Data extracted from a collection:

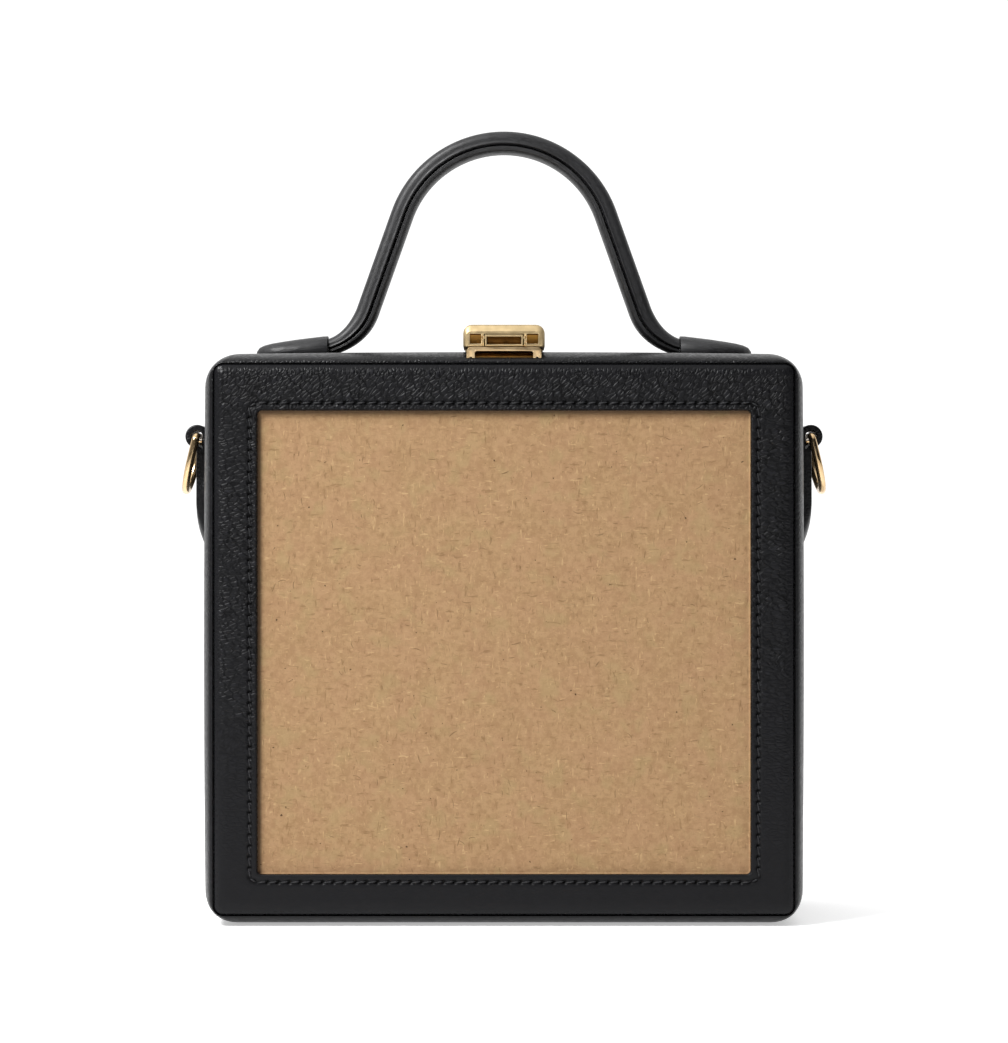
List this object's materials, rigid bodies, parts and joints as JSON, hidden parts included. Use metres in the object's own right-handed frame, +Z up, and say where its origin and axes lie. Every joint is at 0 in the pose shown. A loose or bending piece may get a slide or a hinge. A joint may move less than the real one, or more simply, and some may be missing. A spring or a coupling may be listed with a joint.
{
  "type": "box bag",
  "caption": "Rigid square box bag in black leather with a framed window sheet, rolled top handle, metal lever clasp, side loops with D-rings and a bottom-hinged lid.",
  "frame": {"origin": "on the resting plane, below the middle of the bag", "axes": "+Z up, +X to the right as the framed face is seen, the lid's framed face looks to -Y"},
  "size_m": [0.2118, 0.076, 0.2567],
  "materials": {
    "black_leather": "fine-grained, low sheen",
    "tan_fibre_sheet": "dry, matt, finely fibrous",
    "pale_gold_metal": "polished plating"
  },
  "bodies": {
    "case": {"body_shell": "black_leather", "back_panel": "black_leather", "hinge_leaf_body": "pale_gold_metal", "handle_roll": "black_leather", "handle_strip": "black_leather", "handle_mount_left": "black_leather", "handle_mount_right": "black_leather", "ring_tab_left": "black_leather", "ring_tab_right": "black_leather", "clasp_housing": "pale_gold_metal"},
    "lid": {"lid_shell": "black_leather", "front_frame": "black_leather", "front_sheet": "tan_fibre_sheet", "hinge_leaf_lid": "pale_gold_metal", "clasp_keeper": "pale_gold_metal"},
    "lever": {"clasp_lever": "pale_gold_metal"},
    "ring_left": {"d_ring_left": "pale_gold_metal"},
    "ring_right": {"d_ring_right": "pale_gold_metal"}
  },
  "joints": [
    {"name": "lid_hinge", "type": "hinge", "parent": "case", "child": "lid", "pos_m": [0, -0.02, 0.0016], "axis": [1, 0, 0], "range_deg": [0, 85]},
    {"name": "lever_pivot", "type": "hinge", "parent": "case", "child": "lever", "pos_m": [0, -0.0347, 0.1874], "axis": [-1, 0, 0], "range_deg": [0, 70]},
    {"name": "ring_left_swing", "type": "hinge", "parent": "case", "child": "ring_left", "pos_m": [-0.10039, 0, 0.1566], "axis": [0, 1, 0], "range_deg": [-7, 160]},
    {"name": "ring_right_swing", "type": "hinge", "parent": "case", "child": "ring_right", "pos_m": [0.10039, 0, 0.1566], "axis": [0, -1, 0], "range_deg": [-7, 160]}
  ]
}
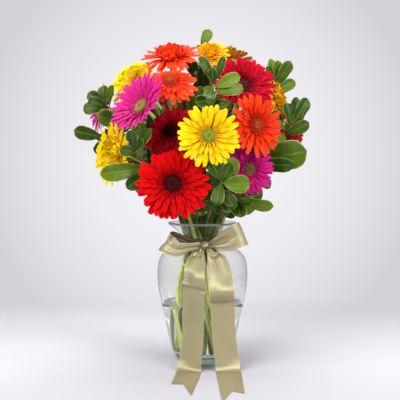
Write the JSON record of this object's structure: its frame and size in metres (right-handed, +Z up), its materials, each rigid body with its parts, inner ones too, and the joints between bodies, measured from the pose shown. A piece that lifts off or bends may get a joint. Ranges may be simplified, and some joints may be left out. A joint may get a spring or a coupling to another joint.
{
  "type": "vase of gerbera daisies",
  "caption": "Round bouquet of many-coloured gerberas and leafy sprigs in a flared clear glass vase, tied at the neck with a satin bow whose tails reach the table.",
  "frame": {"origin": "middle of the vase's foot, on the table", "axes": "+Z up along the vase; the front of the bouquet, with the bow, faces -Y"},
  "size_m": [0.3414, 0.3461, 0.4901],
  "materials": {
    "glass": "clear polished glass, faintly green in its thick foot",
    "water": "clear still water",
    "ribbon_satin": "olive beige satin with a soft sheen",
    "stem_green": "fresh green stems with fine hairs",
    "leaf_green": "leathery dark green leaves with paler edges",
    "petal_red": "matt velvety petals",
    "petal_yellow": "matt velvety petals",
    "petal_pink": "matt velvety petals",
    "petal_magenta": "matt velvety petals",
    "petal_orange": "matt velvety petals",
    "petal_burgundy": "matt velvety petals",
    "petal_crimson": "matt velvety petals",
    "petal_amber": "matt velvety petals"
  },
  "bodies": {
    "root": {"bloom_amber_back": "petal_amber", "bloom_amber_right": "petal_amber", "bloom_amber_top": "petal_amber", "bloom_burgundy": "petal_burgundy", "bloom_crimson_upper_right": "petal_crimson", "bloom_magenta_far_right": "petal_magenta", "bloom_magenta_lower_right": "petal_magenta", "bloom_orange_back": "petal_orange", "bloom_orange_far_right": "petal_orange", "bloom_orange_right": "petal_orange", "bloom_orange_top": "petal_orange", "bloom_orange_upper": "petal_orange", "bloom_pink_back": "petal_pink", "bloom_pink_far_left": "petal_pink", "bloom_pink_left": "petal_pink", "bloom_red_back": "petal_red", "bloom_red_front": "petal_red", "bloom_yellow_back": "petal_yellow", "bloom_yellow_centre": "petal_yellow", "bloom_yellow_lower_left": "petal_yellow", "bloom_yellow_upper_left": "petal_yellow", "branch_back_left": "leaf_green", "branch_back_right": "leaf_green", "branch_centre_top": "leaf_green", "branch_front": "leaf_green", "branch_left": "leaf_green", "branch_left_front": "leaf_green", "branch_left_top": "leaf_green", "branch_right": "leaf_green", "branch_right_low": "leaf_green", "branch_right_top": "leaf_green", "branch_top": "leaf_green", "ribbon_knot": "ribbon_satin", "ribbon_loop_left": "ribbon_satin", "ribbon_loop_right": "ribbon_satin", "ribbon_tail_left": "ribbon_satin", "ribbon_tail_right": "ribbon_satin", "stem_amber_back": "stem_green", "stem_amber_right": "stem_green", "stem_amber_top": "stem_green", "stem_burgundy": "stem_green", "stem_crimson_upper_right": "stem_green", "stem_magenta_far_right": "stem_green", "stem_magenta_lower_right": "stem_green", "stem_orange_back": "stem_green", "stem_orange_far_right": "stem_green", "stem_orange_right": "stem_green", "stem_orange_top": "stem_green", "stem_orange_upper": "stem_green", "stem_pink_back": "stem_green", "stem_pink_far_left": "stem_green", "stem_pink_left": "stem_green", "stem_red_back": "stem_green", "stem_red_front": "stem_green", "stem_yellow_back": "stem_green", "stem_yellow_centre": "stem_green", "stem_yellow_lower_left": "stem_green", "stem_yellow_upper_left": "stem_green", "vase": "glass", "water": "water"}
  },
  "joints": []
}
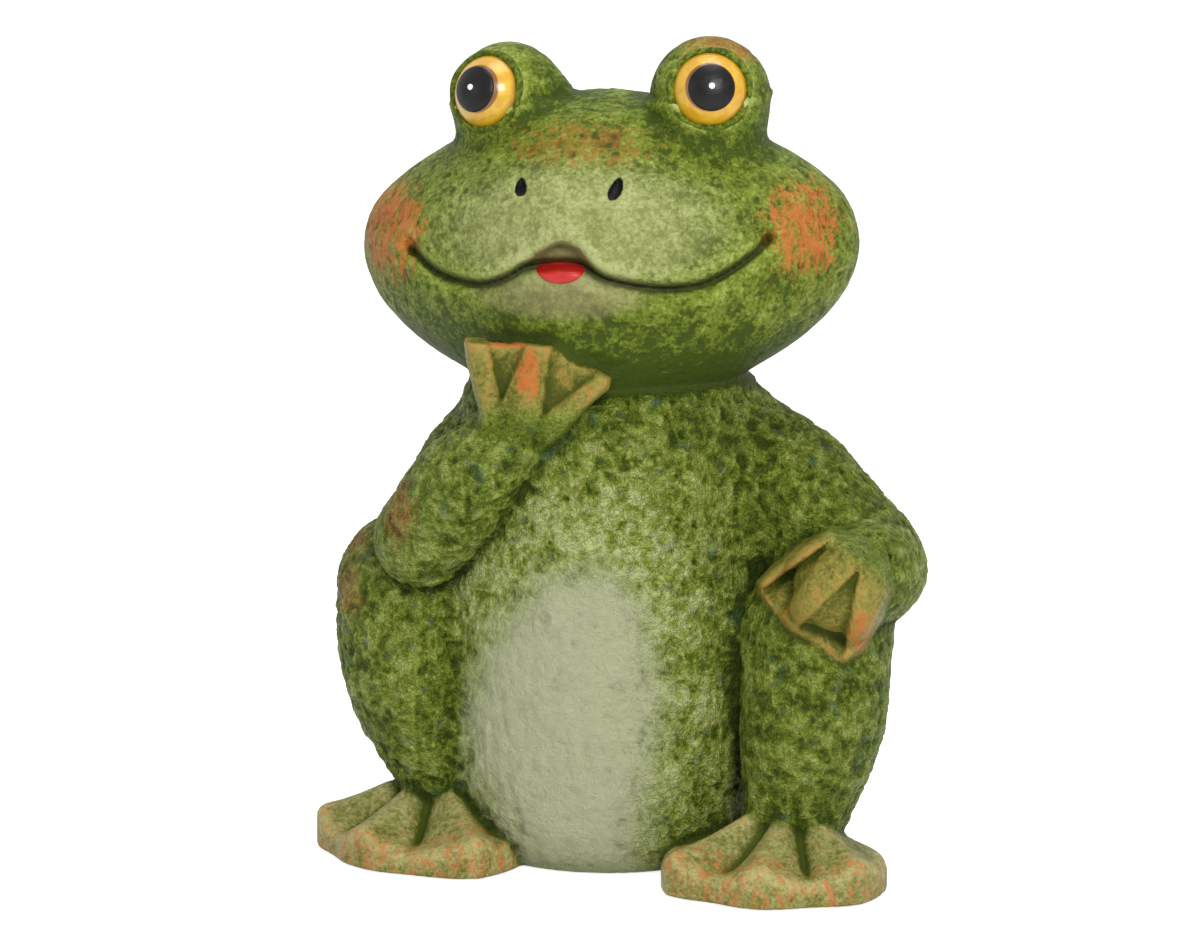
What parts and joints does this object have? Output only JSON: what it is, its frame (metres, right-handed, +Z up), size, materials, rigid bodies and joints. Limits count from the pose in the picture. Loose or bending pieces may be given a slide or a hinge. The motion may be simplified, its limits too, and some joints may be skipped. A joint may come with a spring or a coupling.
{
  "type": "frog figurine",
  "caption": "Sitting frog figurine in painted terracotta, a webbed hand under its chin and the other on its knee, hollow and open at the base.",
  "frame": {"origin": "on the ground, under the middle of the whole figure's box", "axes": "+Z up, the frog faces -Y, +X is the frog's own left"},
  "size_m": [0.2256, 0.1504, 0.2974],
  "materials": {
    "green_painted_clay": "matt hand-painted terracotta, light green with darker green washed into the pits",
    "brushed_painted_clay": "matt hand-painted terracotta, pale green with dry-brushed orange on the ridges",
    "red_painted_clay": "satin red paint on terracotta",
    "amber_glaze": "glossy amber glaze",
    "black_glaze": "glossy black glaze"
  },
  "bodies": {
    "root": {"torso": "green_painted_clay", "head": "green_painted_clay", "left_leg": "green_painted_clay", "right_leg": "green_painted_clay", "left_upper_arm": "green_painted_clay", "right_upper_arm": "green_painted_clay", "left_forearm": "green_painted_clay", "right_forearm": "green_painted_clay", "left_eye_mound": "green_painted_clay", "right_eye_mound": "green_painted_clay", "left_foot": "brushed_painted_clay", "right_foot": "brushed_painted_clay", "left_hand": "brushed_painted_clay", "right_hand": "brushed_painted_clay", "tongue": "red_painted_clay", "left_eyeball": "amber_glaze", "right_eyeball": "amber_glaze", "left_pupil": "black_glaze", "right_pupil": "black_glaze"}
  },
  "joints": []
}
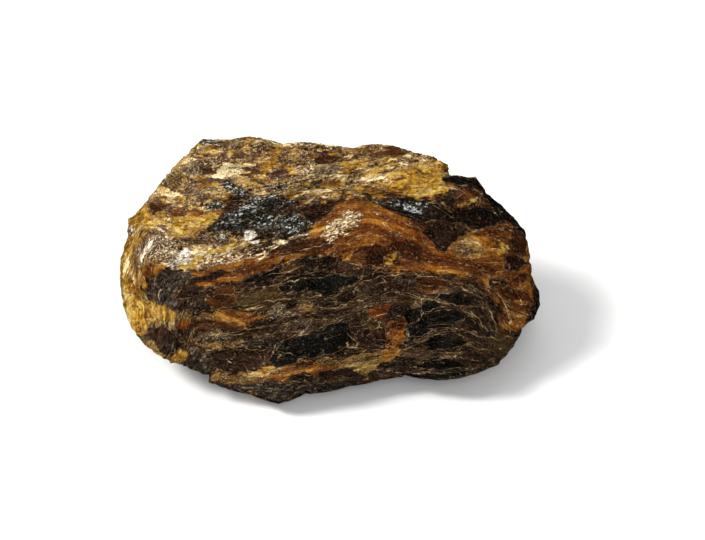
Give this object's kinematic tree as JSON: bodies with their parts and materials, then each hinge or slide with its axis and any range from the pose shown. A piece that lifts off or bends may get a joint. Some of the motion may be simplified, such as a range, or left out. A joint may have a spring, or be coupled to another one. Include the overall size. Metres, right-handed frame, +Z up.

**REQUIREMENTS:**
Nothing should be changed: write out all of the data as is.

**EXERCISE RESPONSE:**
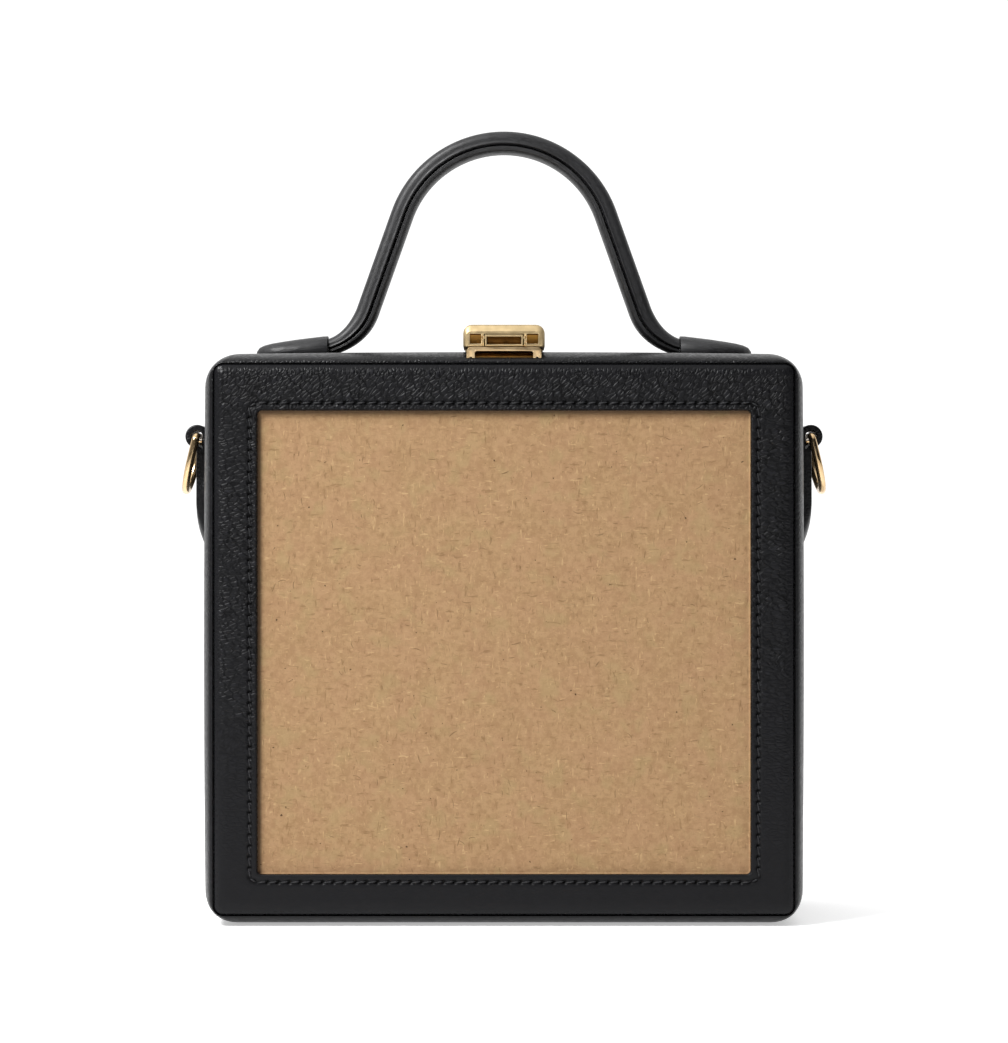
List this object's materials, rigid bodies, parts and joints as JSON, hidden parts included. Use metres in the object's own right-handed frame, +Z up, and say where its origin and axes lie. Every joint is at 0 in the pose shown. A loose or bending piece may get a slide or a hinge. A joint may move less than the real one, or more simply, and some may be missing. A spring or a coupling may be listed with a joint.
{
  "type": "box bag",
  "caption": "Rigid square box bag in black leather with a framed window sheet, rolled top handle, metal lever clasp, side loops with D-rings and a bottom-hinged lid.",
  "frame": {"origin": "on the resting plane, below the middle of the bag", "axes": "+Z up, +X to the right as the framed face is seen, the lid's framed face looks to -Y"},
  "size_m": [0.2118, 0.076, 0.2567],
  "materials": {
    "black_leather": "fine-grained, low sheen",
    "tan_fibre_sheet": "dry, matt, finely fibrous",
    "pale_gold_metal": "polished plating"
  },
  "bodies": {
    "case": {"body_shell": "black_leather", "back_panel": "black_leather", "hinge_leaf_body": "pale_gold_metal", "handle_roll": "black_leather", "handle_strip": "black_leather", "handle_mount_left": "black_leather", "handle_mount_right": "black_leather", "ring_tab_left": "black_leather", "ring_tab_right": "black_leather", "clasp_housing": "pale_gold_metal"},
    "lid": {"lid_shell": "black_leather", "front_frame": "black_leather", "front_sheet": "tan_fibre_sheet", "hinge_leaf_lid": "pale_gold_metal", "clasp_keeper": "pale_gold_metal"},
    "lever": {"clasp_lever": "pale_gold_metal"},
    "ring_left": {"d_ring_left": "pale_gold_metal"},
    "ring_right": {"d_ring_right": "pale_gold_metal"}
  },
  "joints": [
    {"name": "lid_hinge", "type": "hinge", "parent": "case", "child": "lid", "pos_m": [0, -0.02, 0.0016], "axis": [1, 0, 0], "range_deg": [0, 85]},
    {"name": "lever_pivot", "type": "hinge", "parent": "case", "child": "lever", "pos_m": [0, -0.0347, 0.1874], "axis": [-1, 0, 0], "range_deg": [0, 70]},
    {"name": "ring_left_swing", "type": "hinge", "parent": "case", "child": "ring_left", "pos_m": [-0.10039, 0, 0.1566], "axis": [0, 1, 0], "range_deg": [-7, 160]},
    {"name": "ring_right_swing", "type": "hinge", "parent": "case", "child": "ring_right", "pos_m": [0.10039, 0, 0.1566], "axis": [0, -1, 0], "range_deg": [-7, 160]}
  ]
}
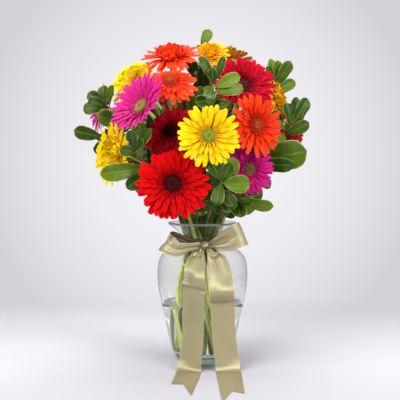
Write the JSON record of this object's structure: its frame and size in metres (right-handed, +Z up), its materials, each rigid body with its parts, inner ones too, and the joints between bodies, measured from the pose shown. A piece that lifts off or bends may get a joint. Ranges may be simplified, and some joints may be left out. A joint may get a spring or a coupling to another joint.
{
  "type": "vase of gerbera daisies",
  "caption": "Round bouquet of many-coloured gerberas and leafy sprigs in a flared clear glass vase, tied at the neck with a satin bow whose tails reach the table.",
  "frame": {"origin": "middle of the vase's foot, on the table", "axes": "+Z up along the vase; the front of the bouquet, with the bow, faces -Y"},
  "size_m": [0.3414, 0.3461, 0.4901],
  "materials": {
    "glass": "clear polished glass, faintly green in its thick foot",
    "water": "clear still water",
    "ribbon_satin": "olive beige satin with a soft sheen",
    "stem_green": "fresh green stems with fine hairs",
    "leaf_green": "leathery dark green leaves with paler edges",
    "petal_red": "matt velvety petals",
    "petal_yellow": "matt velvety petals",
    "petal_pink": "matt velvety petals",
    "petal_magenta": "matt velvety petals",
    "petal_orange": "matt velvety petals",
    "petal_burgundy": "matt velvety petals",
    "petal_crimson": "matt velvety petals",
    "petal_amber": "matt velvety petals"
  },
  "bodies": {
    "root": {"bloom_amber_back": "petal_amber", "bloom_amber_right": "petal_amber", "bloom_amber_top": "petal_amber", "bloom_burgundy": "petal_burgundy", "bloom_crimson_upper_right": "petal_crimson", "bloom_magenta_far_right": "petal_magenta", "bloom_magenta_lower_right": "petal_magenta", "bloom_orange_back": "petal_orange", "bloom_orange_far_right": "petal_orange", "bloom_orange_right": "petal_orange", "bloom_orange_top": "petal_orange", "bloom_orange_upper": "petal_orange", "bloom_pink_back": "petal_pink", "bloom_pink_far_left": "petal_pink", "bloom_pink_left": "petal_pink", "bloom_red_back": "petal_red", "bloom_red_front": "petal_red", "bloom_yellow_back": "petal_yellow", "bloom_yellow_centre": "petal_yellow", "bloom_yellow_lower_left": "petal_yellow", "bloom_yellow_upper_left": "petal_yellow", "branch_back_left": "leaf_green", "branch_back_right": "leaf_green", "branch_centre_top": "leaf_green", "branch_front": "leaf_green", "branch_left": "leaf_green", "branch_left_front": "leaf_green", "branch_left_top": "leaf_green", "branch_right": "leaf_green", "branch_right_low": "leaf_green", "branch_right_top": "leaf_green", "branch_top": "leaf_green", "ribbon_knot": "ribbon_satin", "ribbon_loop_left": "ribbon_satin", "ribbon_loop_right": "ribbon_satin", "ribbon_tail_left": "ribbon_satin", "ribbon_tail_right": "ribbon_satin", "stem_amber_back": "stem_green", "stem_amber_right": "stem_green", "stem_amber_top": "stem_green", "stem_burgundy": "stem_green", "stem_crimson_upper_right": "stem_green", "stem_magenta_far_right": "stem_green", "stem_magenta_lower_right": "stem_green", "stem_orange_back": "stem_green", "stem_orange_far_right": "stem_green", "stem_orange_right": "stem_green", "stem_orange_top": "stem_green", "stem_orange_upper": "stem_green", "stem_pink_back": "stem_green", "stem_pink_far_left": "stem_green", "stem_pink_left": "stem_green", "stem_red_back": "stem_green", "stem_red_front": "stem_green", "stem_yellow_back": "stem_green", "stem_yellow_centre": "stem_green", "stem_yellow_lower_left": "stem_green", "stem_yellow_upper_left": "stem_green", "vase": "glass", "water": "water"}
  },
  "joints": []
}
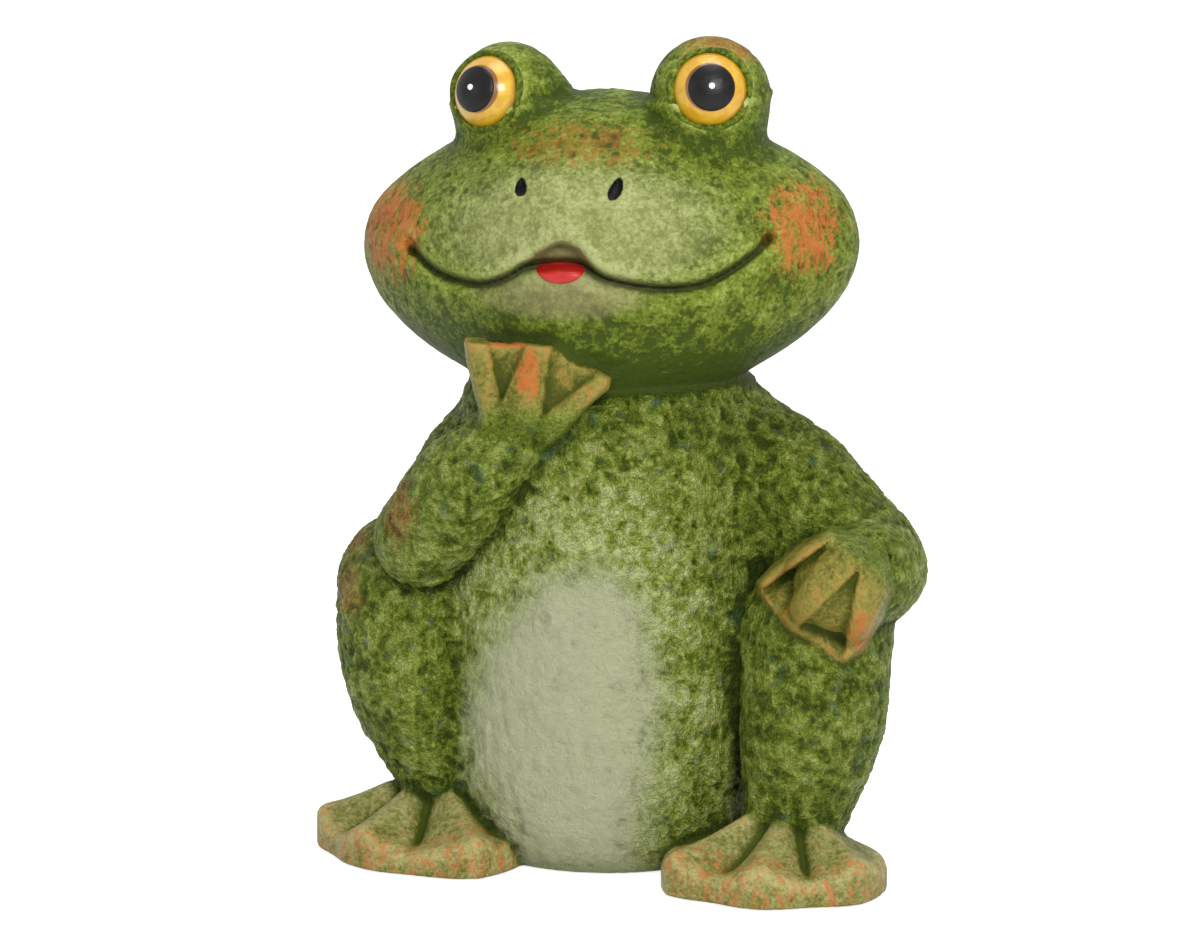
What parts and joints does this object have? Output only JSON: what it is, its frame (metres, right-handed, +Z up), size, materials, rigid bodies and joints. Limits count from the pose in the picture. Loose or bending pieces may be given a slide or a hinge. The motion may be simplified, its limits too, and some joints may be skipped. A joint may come with a spring or a coupling.
{
  "type": "frog figurine",
  "caption": "Sitting frog figurine in painted terracotta, a webbed hand under its chin and the other on its knee, hollow and open at the base.",
  "frame": {"origin": "on the ground, under the middle of the whole figure's box", "axes": "+Z up, the frog faces -Y, +X is the frog's own left"},
  "size_m": [0.2256, 0.1504, 0.2974],
  "materials": {
    "green_painted_clay": "matt hand-painted terracotta, light green with darker green washed into the pits",
    "brushed_painted_clay": "matt hand-painted terracotta, pale green with dry-brushed orange on the ridges",
    "red_painted_clay": "satin red paint on terracotta",
    "amber_glaze": "glossy amber glaze",
    "black_glaze": "glossy black glaze"
  },
  "bodies": {
    "root": {"torso": "green_painted_clay", "head": "green_painted_clay", "left_leg": "green_painted_clay", "right_leg": "green_painted_clay", "left_upper_arm": "green_painted_clay", "right_upper_arm": "green_painted_clay", "left_forearm": "green_painted_clay", "right_forearm": "green_painted_clay", "left_eye_mound": "green_painted_clay", "right_eye_mound": "green_painted_clay", "left_foot": "brushed_painted_clay", "right_foot": "brushed_painted_clay", "left_hand": "brushed_painted_clay", "right_hand": "brushed_painted_clay", "tongue": "red_painted_clay", "left_eyeball": "amber_glaze", "right_eyeball": "amber_glaze", "left_pupil": "black_glaze", "right_pupil": "black_glaze"}
  },
  "joints": []
}
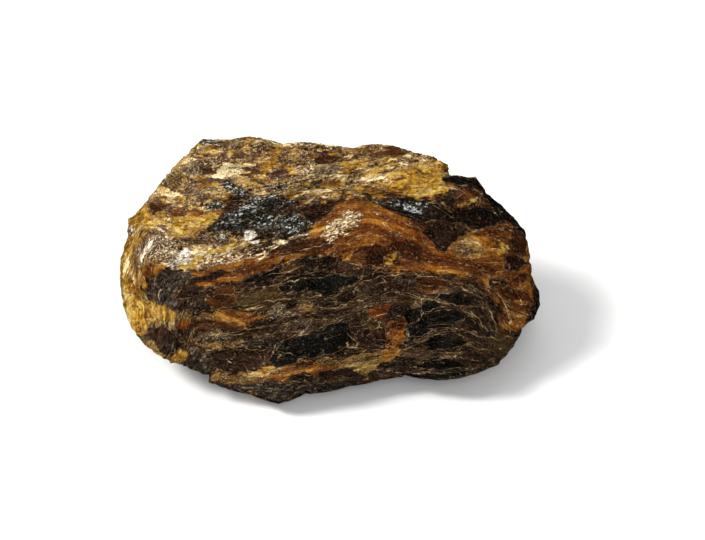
Give this object's kinematic tree as JSON: bodies with their parts and materials, then each hinge or slide with its axis and any range from the pose shown. A piece that lifts off or bends may get a joint. Some of the motion may be simplified, such as a range, or left out. A joint may have a spring, or be coupled to another one. Include the overall size. Metres, right-handed frame, +Z up.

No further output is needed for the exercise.